Richmond is actually a suburb of Vancouver, but has a certain amount of farmland set away as an Agricultural Land Reserve—part of a provincial program to protect farms from encroaching development. And this program is now threatened. A CBC report notes that the future of 4.6 million hectares of these provincially protected farmlands—an area bigger than Denmark and almost five percent of BC's total area—is up for review. BC Agriculture Minister Lana Popham announced Jan. 4 that an independent commission will hold consultations across the province on "revitalization" of the the reserve program. There are fears the program could be eroded to allow real-estate development within the reserves.
The previous provincial government actually started this process in 2014, opening reserve lands in the North, the Kootenays and parts of the Interior to non-farm uses, while keeping the Lower Mainland, Fraser Valley, Okanagan Valley and Vancouver Island lands restricted.

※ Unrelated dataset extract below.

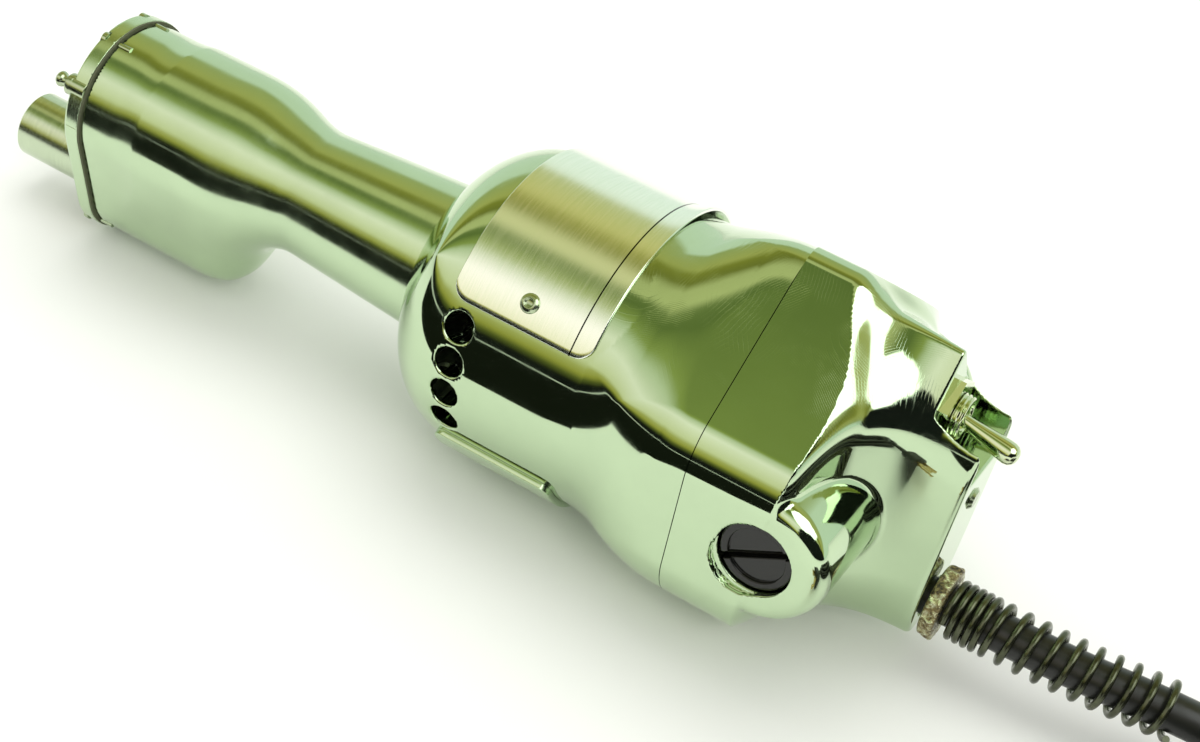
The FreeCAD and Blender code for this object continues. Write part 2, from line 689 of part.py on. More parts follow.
def cover_screw_spot(index):
    """Four cover screws, two in the upper round and two beside the arbor."""
    wall = S.head_wall / 2
    if index < 2:
        reach, angle = S.head_radius - wall, 70
        return reach * math.cos(math.radians(angle)) * (1 - 2 * index), \
            reach * math.sin(math.radians(angle))
    reach, angle = S.lobe_radius - wall, -42
    return reach * math.cos(math.radians(angle)) * (5 - 2 * index), \
        -S.arbor_drop + reach * math.sin(math.radians(angle))


def cover_screw_hole(name, index, start, long):
    side, up = cover_screw_spot(index)
    return cylinder(name, 0.9 + S.fit_gap, length(long), start, side, S.axis_height + up)


def head_cover():
    start = S.head_end_x + S.gasket_thick
    plate = hull("cover_form", S.head_radius, S.lobe_radius, start, S.cover_thick)
    tools = [cylinder("cover_bush_hole", bush_bore() + S.bush_wall + S.fit_gap,
                      S.cover_thick + 2, start - 1, 0, S.axis_height - S.arbor_drop)]
    for index in range(4):
        tools.append(cover_screw_hole(f"cover_screw_hole_{index}", index, start - 1, 8))
        side, up = cover_screw_spot(index)
        tools.append(cylinder(f"cover_screw_sink_{index}", 1.7 + S.fit_gap, length(2),
                              start + S.cover_thick - 1.3, side, S.axis_height + up))
    tools.append(cylinder("nipple_hole", 1.2 + S.fit_gap, S.cover_thick + 2, start - 1,
                          S.nipple_side, S.axis_height + S.nipple_up))
    return cut("head_cover", plate, *tools)


def cover_gasket():
    outer = hull("gasket_form", S.head_radius - 0.15, S.lobe_radius - 0.15, S.head_end_x,
                 S.gasket_thick)
    inner = hull("gasket_window", S.head_radius - S.head_wall, S.lobe_radius - S.head_wall,
                 S.head_end_x - 1, S.gasket_thick + 2)
    holes = [cover_screw_hole(f"gasket_screw_hole_{index}", index, S.head_end_x - 1, 3)
             for index in range(4)]
    return cut("cover_gasket", outer, inner, *holes)


def cover_screws():
    face = S.head_end_x + S.gasket_thick + S.cover_thick
    screws = []
    for index in range(4):
        side, up = cover_screw_spot(index)
        screw = lathe(f"cover_screw_{index}", [
            (face - 8, 0), (face - 0.1, 0), (face - 0.1, 1.7), (face - 1.3, 1.7), (face - 1.3, 0.9),
            (face - 8, 0.9),
        ], S.axis_height + up, side)
        screws.append(screw)
    return group("cover_screws", *screws)


def grease_nipple():
    face = S.head_end_x + S.gasket_thick + S.cover_thick
    return lathe("grease_nipple", [
        (face - S.cover_thick, 0), (face + 5.2, 0), (face + 5.2, 1.0),
        (face + 3.4, 2.5), (face + 2.0, 1.9), (face + 1.4, 1.9), (face + 1.4, 2.7), (face, 2.7),
        (face, 1.2), (face - S.cover_thick, 1.2),
    ], S.axis_height + S.nipple_up, S.nipple_side)


# Rotor: everything that spins with the armature

def bearing(label, x, outer, inner, width, z):
    """A sealed bearing as its two rings, the inner one to spin with the shaft."""
    gap = S.run_gap
    rim = tube(label + "_outer", outer, (outer + inner) / 2 + gap / 2, width, x, 0, z)
    core = tube(label + "_inner", (outer + inner) / 2 - gap / 2, inner + S.fit_gap, width, x, 0, z)
    return rim, core


def armature_shaft():
    return lathe("armature_shaft", [
        (-S.rear_bearing_x - 1.5, 0), (S.nose_face_x + 3, 0), (S.nose_face_x + 3, S.shaft_radius),
        (-S.rear_bearing_x - 1.5, S.shaft_radius),
    ])


def armature_core():
    body = new_body("armature_core")
    section = new_sketch(body, "YZ_Plane", S.core_x)
    for name, radius in (("rim", S.armature_radius), ("bore", S.shaft_radius + S.fit_gap)):
        circle = section.addGeometry(Part.Circle(Vector(), Vector(0, 0, 1), radius.value), False)
        section.addConstraint(Sketcher.Constraint("Coincident", circle, 3, -1, 1))
        index = section.addConstraint(Sketcher.Constraint("Radius", circle, radius.value))
        section.renameConstraint(index, name)
        section.setExpression("Constraints." + name, radius.text)
    pad(body, section, S.core_length)
    slot_sketch = outline(new_sketch(body, "YZ_Plane", S.core_x), [
        (-1.1, S.armature_radius * 0.62), (1.1, S.armature_radius * 0.62),
        (1.1, S.armature_radius + 1), (-1.1, S.armature_radius + 1),
    ])
    slot = body.newObject("PartDesign::Pocket", "armature_slot")
    slot.Profile = slot_sketch
    bind(slot, "Length", S.core_length)
    slot.Reversed = True
    doc.recompute()
    ring = body.newObject("PartDesign::PolarPattern", "armature_slots")
    ring.Originals = [slot]
    ring.Axis = (section, ["N_Axis"])
    ring.Angle = 360
    ring.Occurrences = 12
    body.Tip = ring
    return body


def armature_winding():
    hub = S.shaft_radius + S.fit_gap
    front = S.core_x + S.core_length
    pieces = []
    for name, start in (("rear", S.core_x - S.winding_overhang), ("front", front)):
        end = start + S.winding_overhang
        pieces.append(lathe(f"winding_{name}", [
            (start, hub), (end, hub), (end, S.armature_radius - 1),
            (start + 2, S.armature_radius - 2), (start, S.armature_radius - 4),
        ]))
    return group("armature_winding", *pieces)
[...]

The resistance to massively opening farmland to cannabis comes from multiple sectors. Cultural conservatism and the narco-stigma are obvious factors. But there are others. When the new regs for legal cannabis were unveiled in California, many avid supporters of the herb were bitterly disappointed that there were no provisions limiting the total acreage of a single production unit, or the number of cultivation licenses one entity can hold. This omission raised fears of corporate cannabis, with agribusiness poised to squeeze traditional small growers off the market.
But cannabis could also be a critical ticket to saving farmland from corporate bulldozers, giving farmers the financial muscle to resist pressure to sell out. It will be instructive to see how authorities finesse this dilemma as the legal market takes hold in California and Canada alike.